## TASK STATEMENT
Return exactly the listing's lines, from its first line to the line holding "0.1, 0.005, Specular_IOR_Level=0.06)", ends included.

------

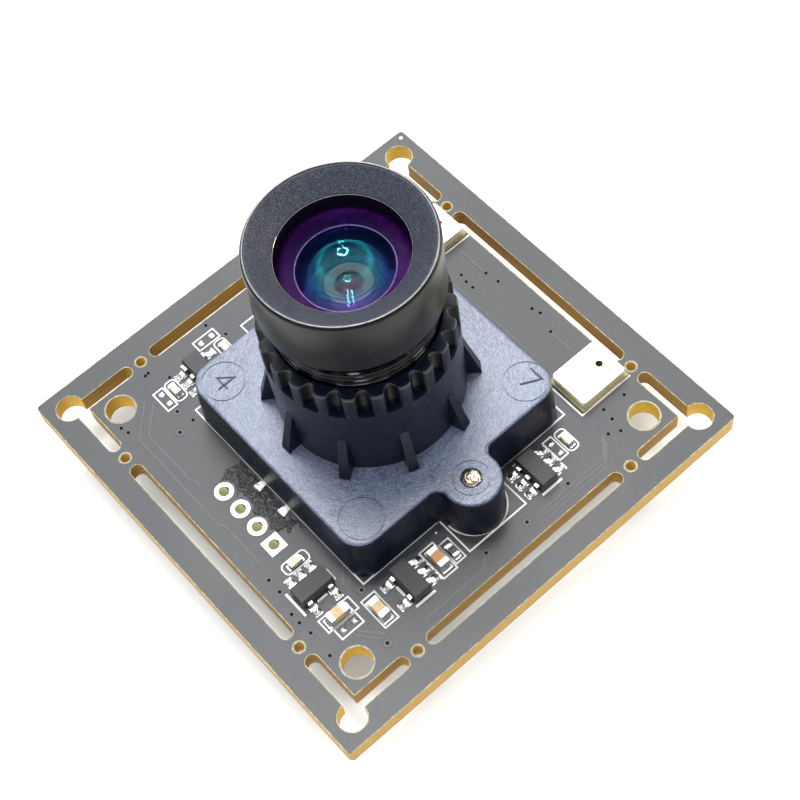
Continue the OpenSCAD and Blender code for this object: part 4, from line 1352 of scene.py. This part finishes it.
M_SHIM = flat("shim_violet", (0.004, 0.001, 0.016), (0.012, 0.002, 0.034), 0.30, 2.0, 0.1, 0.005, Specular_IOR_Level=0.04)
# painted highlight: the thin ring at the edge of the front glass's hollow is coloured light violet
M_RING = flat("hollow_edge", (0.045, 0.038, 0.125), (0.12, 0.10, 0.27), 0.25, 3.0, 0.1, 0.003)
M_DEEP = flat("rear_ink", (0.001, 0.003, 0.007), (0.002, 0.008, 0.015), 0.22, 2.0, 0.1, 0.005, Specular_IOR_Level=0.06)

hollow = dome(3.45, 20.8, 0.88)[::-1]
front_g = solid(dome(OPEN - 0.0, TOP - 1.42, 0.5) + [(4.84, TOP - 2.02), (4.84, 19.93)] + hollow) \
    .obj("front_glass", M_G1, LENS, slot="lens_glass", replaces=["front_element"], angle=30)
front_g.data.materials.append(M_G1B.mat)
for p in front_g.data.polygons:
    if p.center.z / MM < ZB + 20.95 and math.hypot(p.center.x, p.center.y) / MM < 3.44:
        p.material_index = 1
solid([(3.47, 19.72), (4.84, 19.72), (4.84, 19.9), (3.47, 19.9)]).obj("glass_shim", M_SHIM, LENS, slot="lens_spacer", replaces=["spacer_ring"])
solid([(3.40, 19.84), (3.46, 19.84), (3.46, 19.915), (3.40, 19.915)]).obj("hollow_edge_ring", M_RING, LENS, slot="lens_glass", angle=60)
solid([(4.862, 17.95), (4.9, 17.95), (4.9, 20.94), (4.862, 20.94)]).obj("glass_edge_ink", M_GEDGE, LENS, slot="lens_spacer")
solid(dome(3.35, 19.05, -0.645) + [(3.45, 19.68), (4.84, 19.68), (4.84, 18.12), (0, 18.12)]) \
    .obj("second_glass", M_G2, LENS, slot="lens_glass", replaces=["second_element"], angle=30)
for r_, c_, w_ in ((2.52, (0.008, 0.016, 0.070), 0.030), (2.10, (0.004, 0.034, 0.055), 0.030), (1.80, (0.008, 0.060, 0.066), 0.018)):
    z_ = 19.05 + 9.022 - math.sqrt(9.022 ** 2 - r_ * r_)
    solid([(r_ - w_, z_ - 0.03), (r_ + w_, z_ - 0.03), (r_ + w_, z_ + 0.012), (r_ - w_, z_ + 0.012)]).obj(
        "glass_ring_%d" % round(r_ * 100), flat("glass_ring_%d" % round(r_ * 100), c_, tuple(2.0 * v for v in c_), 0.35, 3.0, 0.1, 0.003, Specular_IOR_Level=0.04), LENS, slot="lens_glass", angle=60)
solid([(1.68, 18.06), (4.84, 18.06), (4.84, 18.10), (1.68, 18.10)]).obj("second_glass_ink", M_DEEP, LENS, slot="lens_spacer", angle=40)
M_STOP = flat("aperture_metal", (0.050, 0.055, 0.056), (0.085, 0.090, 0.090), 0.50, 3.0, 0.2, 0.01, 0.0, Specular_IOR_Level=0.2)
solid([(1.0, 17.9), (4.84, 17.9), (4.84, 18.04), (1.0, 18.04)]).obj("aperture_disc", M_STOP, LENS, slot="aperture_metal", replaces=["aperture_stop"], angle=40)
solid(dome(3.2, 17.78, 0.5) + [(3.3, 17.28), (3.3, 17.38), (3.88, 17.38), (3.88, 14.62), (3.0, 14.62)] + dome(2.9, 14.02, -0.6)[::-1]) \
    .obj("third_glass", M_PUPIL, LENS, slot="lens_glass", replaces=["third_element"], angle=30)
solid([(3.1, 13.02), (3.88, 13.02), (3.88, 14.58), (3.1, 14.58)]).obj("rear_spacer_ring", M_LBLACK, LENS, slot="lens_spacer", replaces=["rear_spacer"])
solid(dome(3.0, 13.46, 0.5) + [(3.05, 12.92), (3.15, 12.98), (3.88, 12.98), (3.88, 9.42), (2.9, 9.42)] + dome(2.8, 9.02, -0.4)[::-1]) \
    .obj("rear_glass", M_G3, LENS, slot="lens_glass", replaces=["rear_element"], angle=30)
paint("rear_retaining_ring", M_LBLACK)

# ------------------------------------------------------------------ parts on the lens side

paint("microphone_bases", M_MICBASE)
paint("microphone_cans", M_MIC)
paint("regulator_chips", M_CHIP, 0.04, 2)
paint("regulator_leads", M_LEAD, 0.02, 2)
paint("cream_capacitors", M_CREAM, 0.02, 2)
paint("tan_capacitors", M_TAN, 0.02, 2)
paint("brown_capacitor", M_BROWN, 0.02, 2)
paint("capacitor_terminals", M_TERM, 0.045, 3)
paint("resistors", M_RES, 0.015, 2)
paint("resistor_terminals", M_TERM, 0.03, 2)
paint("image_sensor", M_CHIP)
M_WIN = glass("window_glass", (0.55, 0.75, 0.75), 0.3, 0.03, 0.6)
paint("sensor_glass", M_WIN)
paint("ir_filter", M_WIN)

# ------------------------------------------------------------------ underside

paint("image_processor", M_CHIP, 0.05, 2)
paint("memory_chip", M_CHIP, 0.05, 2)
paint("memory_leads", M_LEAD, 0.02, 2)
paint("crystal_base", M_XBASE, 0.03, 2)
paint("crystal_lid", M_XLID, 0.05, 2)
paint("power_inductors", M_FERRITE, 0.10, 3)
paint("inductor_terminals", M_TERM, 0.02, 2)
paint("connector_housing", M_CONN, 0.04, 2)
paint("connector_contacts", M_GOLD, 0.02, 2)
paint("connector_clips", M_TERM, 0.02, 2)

------

## RESPONSE TO THE TASK
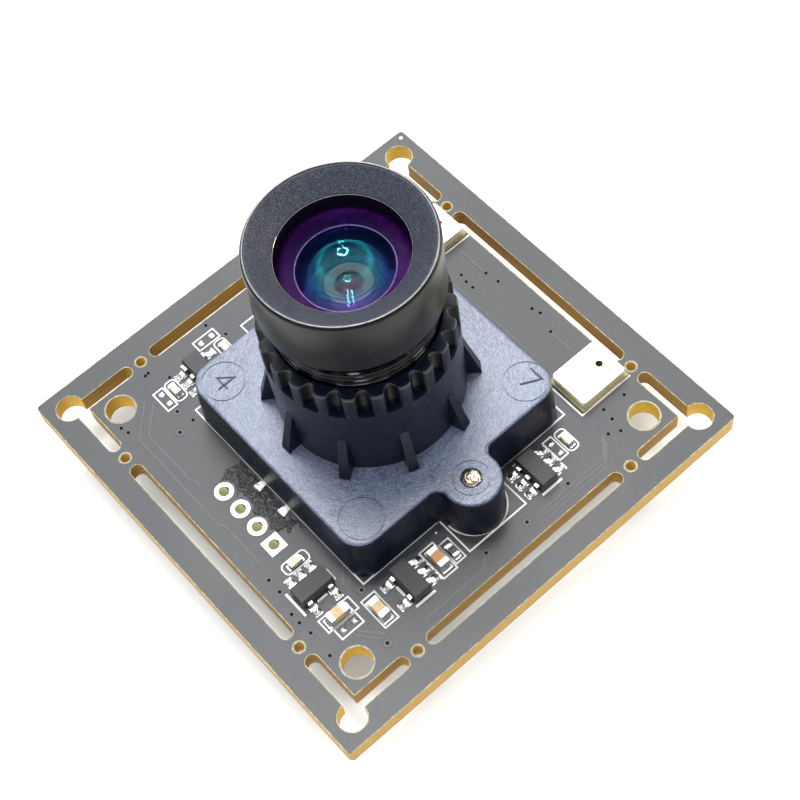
Continue the OpenSCAD and Blender code for this object: part 4, from line 1352 of scene.py. This part finishes it.
M_SHIM = flat("shim_violet", (0.004, 0.001, 0.016), (0.012, 0.002, 0.034), 0.30, 2.0, 0.1, 0.005, Specular_IOR_Level=0.04)
# painted highlight: the thin ring at the edge of the front glass's hollow is coloured light violet
M_RING = flat("hollow_edge", (0.045, 0.038, 0.125), (0.12, 0.10, 0.27), 0.25, 3.0, 0.1, 0.003)
M_DEEP = flat("rear_ink", (0.001, 0.003, 0.007), (0.002, 0.008, 0.015), 0.22, 2.0, 0.1, 0.005, Specular_IOR_Level=0.06)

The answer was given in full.